BBC film on priest abuse unfair

| Mon, 06/04/2007 - 05:44

A BBC documentary on the sexual abuse of children by Catholic priests was "biased" and "unfair", a Vatican spokesman said a day after the film was shown on Italian television.

The documentary, called Sex Crimes and the Vatican, was shown during a talk-show on the RAI state broadcaster's second channel. After weeks of polemics over the decision to transmit the film, it was watched by some 4.8 million people.

"The documentary deals with dramatic material from a clearly biased viewpoint," Vatican spokesman Father Federico Lombardi said.

"It becomes seriously unfair when it makes criticisms of the motivations behind Church documents, whose nature and goals are misrepresented, and when it focuses on the figure of Cardinal Ratzinger, today Pope Benedict XVI".
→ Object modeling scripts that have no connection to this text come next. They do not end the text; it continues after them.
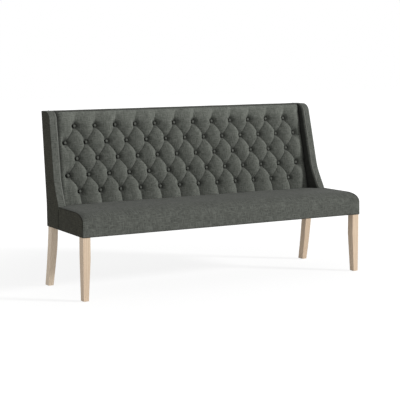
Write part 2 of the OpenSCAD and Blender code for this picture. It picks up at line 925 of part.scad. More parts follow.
// The timber along the front and the top of a wing, which stands on the end rail
rail_top_inside = rail_top - rail_bottom;
module wing_stile() {
    low = rail_top_inside;
    color(frame_colour)
        difference() {
            end_layer(panel_layer, stile_layer, wing_outline(wing_band_thickness, cover_thickness, low));
            along_half(behind_front(wing_band_thickness + stile_depth));
            back_cut(foam_back);
        }
}

// The ply side: a low part along the seat rail and the wing above it
module side_panel() {
    low = turned_cloth;
    high = rail_top_inside;
    wing = wing_outline(wing_band_thickness, cover_thickness, low);
    color(ply_colour)
        union() {
            end_layer(outer_layer, panel_layer, wing);
            end_layer(outer_layer, panel_layer, [
                [cover_thickness, low],
                [cover_thickness, high],
                [seat_front_depth + stile_depth, high],
                [seat_front_depth + stile_depth, low]
            ]);
        }
}

// Places of the legs: their outer faces, and the posts that stand inside the frame
front_leg_x = end_x(0, rail_bottom, leg_gap);
front_leg_y = cover_thickness;
rear_leg_x = end_x(base_depth, rail_bottom, leg_gap);
rear_leg_y = base_depth - cover_thickness - rear_leg_depth;
front_post_x = end_x(front_leg_y + front_leg_depth, rail_top, panel_layer);
rear_post_x = end_x(base_depth, rail_top, panel_layer);
taper_start_share = 0.66;

// A leg's outline across its width: upright outside, and drawn in inside below the taper's start
module leg_width_profile(top_width, bottom_width, height) {
    start = height * taper_start_share;
    polygon([
        [0, 0],
        [0, height],
        [-top_width, height],
        [-top_width, start],
        [-bottom_width, 0]
    ]);
}

module front_leg() {
    height = frame_bottom - glide_height;
    inner_x = front_leg_x - front_leg_width;
    color(oak_colour)
        difference() {
            union() {
                translate([front_leg_x, front_leg_y, glide_height])
                    intersection() {
                        translate([0, front_leg_depth, 0])
                            rotate([90, 0, 0])
                                linear_extrude(front_leg_depth)
                                    leg_width_profile(front_leg_width, foot_width, height);
                        translate([-front_leg_width, 0, 0])
                            rotate([90, 0, 90])
                                linear_extrude(front_leg_width)
                                    mirror([1, 0, 0])
                                        leg_width_profile(front_leg_depth, front_foot_depth, height);
                    }
                translate([inner_x, front_leg_y, frame_bottom])
                    cube([front_post_x - inner_x, front_leg_depth, rail_height]);
            }
            bolt_holes();
        }
}

// The rear leg sweeps back in a growing curve towards the floor
sweep_steps = 14;
sweep_power = 1.4;
function sweep_back(z) = rear_sweep_depth * pow((frame_bottom - z) / frame_bottom, sweep_power);
module rear_leg() {
    height = frame_bottom - glide_height;
    inner_x = rear_leg_x - rear_leg_width;
    heights = [for (k = [0:sweep_steps]) glide_height + height * k / sweep_steps];
    color(oak_colour)
        difference() {
            union() {
                intersection() {
                    translate([rear_leg_x, 2 * base_depth, glide_height])
                        rotate([90, 0, 0])
                            linear_extrude(2 * base_depth)
                                leg_width_profile(rear_leg_width, foot_width, height);
                    translate([inner_x, 0, 0])
                        rotate([90, 0, 90])
                            linear_extrude(rear_leg_width)
                                polygon(concat(
                                    [for (z = heights) [rear_leg_y + sweep_back(z), z]],
                                    [
                                        for (k = [sweep_steps:-1:0])
                                            [rear_leg_y + rear_leg_depth + sweep_back(heights[k]), heights[k]]
                                    ]
                                ));
                }
                translate([inner_x, rear_leg_y, frame_bottom])
                    cube([rear_post_x - inner_x, rear_leg_depth, rail_height]);
            }
            bolt_holes();
        }
}

glide_sides = 32;
module foot_glides() {
    front_y = front_leg_y + front_foot_depth / 2;
    rear_y = rear_leg_y + rear_leg_depth / 2 + sweep_back(glide_height);
    color(steel_colour)
        both_ends() {
            translate([front_leg_x - foot_width / 2, front_y, 0])
                cylinder(h = glide_height, d = glide_diameter, $fn = glide_sides);
            translate([rear_leg_x - foot_width / 2, rear_y, 0])
                cylinder(h = glide_height, d = glide_diameter, $fn = glide_sides);
        }
}

front_rail_half = front_leg_x - front_leg_width;
back_rail_half = rear_leg_x - rear_leg_width;
back_rail_front = rear_leg_y + rear_leg_depth - rail_thickness;

module front_rail() {
    color(frame_colour)
        translate([-front_rail_half, front_leg_y, frame_bottom])
            cube([2 * front_rail_half, rail_thickness, rail_height]);
}

module back_rail() {
    color(frame_colour)
        translate([-back_rail_half, back_rail_front, frame_bottom])
            cube([2 * back_rail_half, rail_thickness, rail_height]);
}

// An end rail lies against the ply side between the posts of the legs
module end_rail() {
    color(frame_colour)
        difference() {
            end_layer(panel_layer, end_rail_layer, [
                [0, turned_cloth],
                [0, rail_top_inside],
                [base_depth, rail_top_inside],
                [base_depth, turned_cloth]
            ]);
            translate([0, -overrun + front_leg_y + front_leg_depth, 0])
                cube([overrun, overrun, overrun]);
            translate([0, rear_leg_y, 0])
                cube([overrun, overrun, overrun]);
        }
}

cross_rail_places = [-1 / 3, 1 / 3];
module cross_rails() {
    start = front_leg_y + rail_thickness;
    color(frame_colour)
        for (share = cross_rail_places)
            translate([share * seat_half - rail_thickness / 2, start, rail_top - cross_rail_height])
                cube([rail_thickness, back_rail_front - start, cross_rail_height]);
}

// A corner block fits round the post of a leg and against both rails. Its long face is slanted
// at 45 degrees, square to the bolt that runs through it into the corner of the post.
front_post_step = front_leg_depth - rail_thickness;
rear_post_step = rear_leg_depth - rail_thickness;
module front_block_outline() {
    rail_face = front_leg_y + rail_thickness;
    post_face = front_leg_y + front_leg_depth;
    polygon([
        [front_rail_half - block_length, rail_face],
        [front_rail_half, rail_face],
        [front_rail_half, post_face],
        [seat_half, post_face],
        [seat_half, post_face + block_length],
        [front_rail_half + front_post_step, post_face + block_length]
    ]);
}
module rear_block_outline() {
    polygon([
        [back_rail_half - block_length, back_rail_front],
        [back_rail_half, back_rail_front],
        [back_rail_half, rear_leg_y],
        [seat_half, rear_leg_y],
        [seat_half, rear_leg_y - block_length],
        [back_rail_half + rear_post_step, rear_leg_y - block_length]
    ]);
}

module corner_blocks() {
    color(frame_colour)
        difference() {
            between_ends(end_rail_layer)
                both_ends()
                    translate([0, 0, frame_bottom])
                        linear_extrude(rail_height) {
                            front_block_outline();
                            rear_block_outline();
                        }
            both_ends() bolt_holes();
        }
}

// A bolt from inside a post's corner to the slanted face of its block, with its head on that face
bolt_depth = 24;
front_bolt_turn = 135;
rear_bolt_turn = 225;
bolt_clearance = 0.5;
bolt_sides = 24;
head_height_share = 0.6;
head_diameter_share = 1.9;
module bolt_line(corner_x, corner_y, turn) {
    translate([corner_x, corner_y, frame_bottom + rail_height / 2])
        rotate([0, 90, turn])
            children();
}
module bolt_body(step) {
    grip = (block_length - step) / sqrt(2);
    translate([0, 0, -bolt_depth])
        cylinder(h = bolt_depth + grip, d = bolt_diameter, $fn = bolt_sides);
    translate([0, 0, grip])
        cylinder(h = bolt_diameter * head_height_share, d = bolt_diameter * head_diameter_share, $fn = 6);
}
module bolt_hole() {
    start = bolt_depth + bolt_clearance;
    translate([0, 0, -start])
        cylinder(h = start + block_length, d = bolt_diameter + 2 * bolt_clearance, $fn = bolt_sides);
}
module at_front_bolt() {
    bolt_line(front_rail_half, front_leg_y + front_leg_depth, front_bolt_turn) children();
}
module at_rear_bolt() {
    bolt_line(back_rail_half, rear_leg_y, rear_bolt_turn) children();
}
module bolt_holes() {
    at_front_bolt() bolt_hole();
    at_rear_bolt() bolt_hole();
}
module corner_bolts() {
    color(steel_colour)
        both_ends() {
            at_front_bolt() bolt_body(front_post_step);
            at_rear_bolt() bolt_body(rear_post_step);
        }
}

// Uprights of the back, on the back rail and against the wings
post_high = back_high - back_rail_height;
module back_post() {
    color(frame_colour)
        intersection() {
            back_slab(board_back, post_back, rail_top, back_high);
            end_layer(panel_layer, panel_layer + post_width, [
                [0, 0],
                [0, overall_height],
                [2 * base_depth, overall_height],
                [2 * base_depth, 0]
            ]);
        }
}

// The struts stand about a third of the way in from each end, midway between two columns of buttons
strut_share = 1 / 3;
column_gap = button_pitch / 2;
strut_x = column_gap * (round(seat_half * strut_share / column_gap - half) + half);
module back_struts() {
    low = rail_top + back_rail_height;
    color(frame_colour)
        both_ends()
            intersection() {
                back_slab(board_back, post_back, low, post_high);
                translate([strut_x - post_width / 2, 0, 0])
                    cube([post_width, 2 * overall_depth, overall_height]);
            }
}

module back_top_rail() {
    color(frame_colour)
        between_ends(panel_layer + post_width)
            back_slab(board_back, post_back, post_high, back_high);
}

module back_lower_rail() {
    color(frame_colour)
        between_ends(panel_layer + post_width)
            back_slab(board_back, post_back, rail_top, rail_top + back_rail_height);
}

// The thin cloth under the seat, cut out round the legs
dust_margin = 12;
module dust_cover() {
    color(strap_colour)
        difference() {
            between_ends(panel_layer)
                beam(
                    dust_margin, frame_bottom - dust_cloth_thickness,
                    base_depth - 2 * dust_margin, dust_cloth_thickness
                );
            both_ends() {
                translate([front_rail_half - soft_gap, 0, 0])
                    cube([seat_half, front_leg_y + front_leg_depth + soft_gap, frame_bottom]);
                translate([back_rail_half - soft_gap, rear_leg_y - soft_gap, 0])
                    cube([seat_half, base_depth, frame_bottom]);
            }
        }
}

placed() seat_cover();
placed() on_left() seat_end_panel();  // seat_end_panel_left
placed() seat_end_panel();  // seat_end_panel_right
placed() seat_foam();
placed() deck_cloth();
placed() webbing_lengthwise();
placed() webbing_crosswise();
placed() tufted_back();
placed() back_buttons();
placed() button_ties();
placed() tie_anchors();
placed() back_foam();
placed() button_board();
placed() back_top_strip();
placed() outside_back();
placed() on_left() outer_side();  // outer_side_left
placed() outer_side();  // outer_side_right
placed() on_left() wing_pad();  // wing_pad_left
placed() wing_pad();  // wing_pad_right
placed() on_left() wing_band();  // wing_band_left
placed() wing_band();  // wing_band_right
placed() on_left() wing_piping();  // wing_piping_left
placed() wing_piping();  // wing_piping_right
placed() on_left() wing_stile();  // wing_stile_left
placed() wing_stile();  // wing_stile_right
placed() on_left() side_panel();  // side_panel_left
placed() side_panel();  // side_panel_right
placed() front_rail();
placed() back_rail();
placed() on_left() end_rail();  // end_rail_left
placed() end_rail();  // end_rail_right
placed() cross_rails();
placed() corner_blocks();
placed() corner_bolts();
placed() on_left() back_post();  // back_post_left
placed() back_post();  // back_post_right
placed() back_struts();
placed() back_top_rail();
placed() back_lower_rail();
placed() on_left() front_leg();  // front_leg_left
placed() front_leg();  // front_leg_right
placed() on_left() rear_leg();  // rear_leg_left
placed() rear_leg();  // rear_leg_right
placed() foot_glides();
placed() dust_cover();
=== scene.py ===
import math

import bpy
import numpy as np
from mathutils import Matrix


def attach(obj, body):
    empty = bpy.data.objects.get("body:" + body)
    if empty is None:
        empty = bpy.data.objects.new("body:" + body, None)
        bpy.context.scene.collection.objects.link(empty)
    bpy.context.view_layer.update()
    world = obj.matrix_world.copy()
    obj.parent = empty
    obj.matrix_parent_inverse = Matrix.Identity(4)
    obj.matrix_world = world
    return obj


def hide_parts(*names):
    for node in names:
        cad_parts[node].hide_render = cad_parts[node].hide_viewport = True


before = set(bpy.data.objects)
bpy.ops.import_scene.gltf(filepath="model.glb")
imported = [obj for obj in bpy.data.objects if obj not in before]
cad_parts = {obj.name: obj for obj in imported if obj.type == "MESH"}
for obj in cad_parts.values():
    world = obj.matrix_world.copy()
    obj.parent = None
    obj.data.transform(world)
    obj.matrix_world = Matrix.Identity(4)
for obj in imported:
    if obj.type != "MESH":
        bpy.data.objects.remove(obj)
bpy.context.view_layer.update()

# Sizes of the sofa in metres. Y runs from the front face of the seat until placed() moves it.
seat_half = 0.925
rail_bottom = 0.348
seam_height = 0.476
seat_front_depth = 0.340
seat_corner_depth = 0.130
seat_corner_height = 0.056
base_depth = 0.508
overall_height = 0.995
rake = math.radians(10.5)
end_taper = math.radians(2.37)
end_lean = math.radians(1.53)
button_plane_depth = 0.457
back_thickness = 0.062
back_cloth_top = 0.9896
tuft_rear_depth = 0.008
wing_thickness = 0.049
wing_low = seam_height - 0.014
pad_rear_depth = 0.025
band_width = 0.040
band_thickness = 0.005
piping_radius = 0.0019
cover = 0.003
gap = 0.0003
button_pitch = 0.1304
row_pitch = 0.0933
lowest_row = 0.064
row_count = 5
top_row = lowest_row + (row_count - 1) * row_pitch
last_button = 6 * button_pitch
button_radius = 0.011
overall_depth = (button_plane_depth + back_thickness / math.cos(rake)
                 + (overall_height - seam_height) * math.tan(rake))
end_normal = np.array([
    math.cos(end_lean) * math.cos(end_taper), math.cos(end_lean) * math.sin(end_taper), math.sin(end_lean)
])
left_and_right = (("left", True), ("right", False))


def join(*parts):
    """Arrays or numbers side by side along a new last axis, each spread to the shape of all."""
    return np.stack(np.broadcast_arrays(*parts), axis=-1)


def plane_y(depth, z):
    """Y of a plane of the back at a height: the button plane, plus the depth over the rake's cosine,
    plus the rise above the seam times the rake's tangent."""
    return button_plane_depth + depth / math.cos(rake) + (z - seam_height) * math.tan(rake)


def back_point(x, depth, rise):
    """The point of the back at x, a depth behind the buttons and a distance up the slope."""
    y = button_plane_depth + depth * math.cos(rake) + rise * math.sin(rake)
    z = seam_height - depth * math.sin(rake) + rise * math.cos(rake)
    return join(x, y, z)


def slope_rise(z):
    """The distance up the slope of the buttons at a height."""
    return (z - seam_height) / math.cos(rake)


tuft_top_z = overall_height - band_thickness - gap
back_top = slope_rise(tuft_top_z)
back_bottom = slope_rise(0.4695)
seat_rear = plane_y(tuft_rear_depth, seam_height) - gap


def end_x(y, z, depth):
    """X of a plane that lies a depth inside the right end, which turns and leans inwards."""
    return seat_half - (depth + end_normal[1] * y + end_normal[2] * (z - rail_bottom)) / end_normal[0]


def ripple(u, v, seed):
    """A smooth uneven swell between about -1 and 1: five sines of fixed odd directions, lengths and
    starts, each weaker than the one before."""
    turn = np.array([0.3, 1.35, 2.2, 2.9, 0.85]) + seed
    length = np.array([1.0, 1.7, 2.6, 3.9, 5.3])
    total = 0.0
    for k in range(5):
        along = u * np.cos(turn[k]) + v * np.sin(turn[k])
        total = total + np.sin(length[k] * along + 2.1 * k + 5 * seed) / (1 + 0.45 * k)
    return total / 2.3


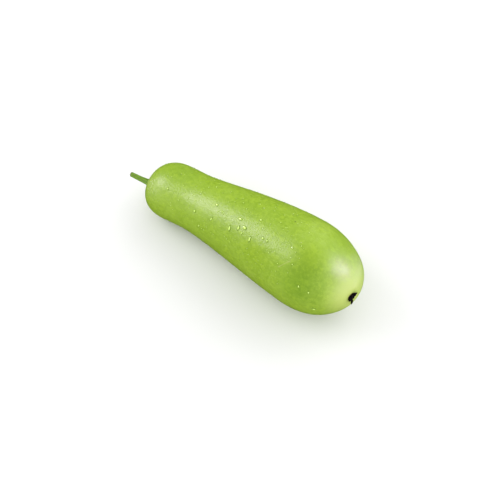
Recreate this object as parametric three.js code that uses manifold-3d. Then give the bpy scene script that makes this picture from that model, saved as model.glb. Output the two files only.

The BBC documentary examines what it describes as secret Vatican documents that it says were a sort of "blueprint for cover-ups" of sexual abuse of children by priests.

A leading Italian prelate was in the RAI studio on Thursday night to give the Catholic Church's viewpoint on the film, which has also been broadcast in six other countries. Its maker, an Irish reporter who was raped by a priest when he was 14, was also in the studio.

One of the key documents referred to, written in 1962, was Crimen Sollicitationis, which covers the Church's internal discipline for priests accused of sexual misconduct, including abuse of minors.

The document, which emphasises the confidentiality of canonical trials, amounts to a system which aims to conceal evidence of abuse, according to the BBC documentary.

The film's authors note that the rules in the document were enforced for 20 years by Pope Benedict, who before being elected pontiff headed the Congregation for the Doctrine of the Faith.

They also highlighted how Ratzinger updated Crimen Sollicitationis in 2001 to deal more specifically with paedophilia as the Church was hit by a string of sexual abuse scandals around the world.

The new rules said that suspected cases of abuse should be immediately reported to Rome and asserted the Vatican's right to hold all enquiries and trials in secret.

The Vatican denies that secret procedures are designed to hush up cases or prevent victims from going to the police, saying that the document deals with Church law only.

The BBC report found seven priests with child abuse allegations made against them living in and around the Vatican City.

The Italian Catholic Church has described the documentary, and the decision to show it in Italy, as an attempt to undermine the Church's role in society.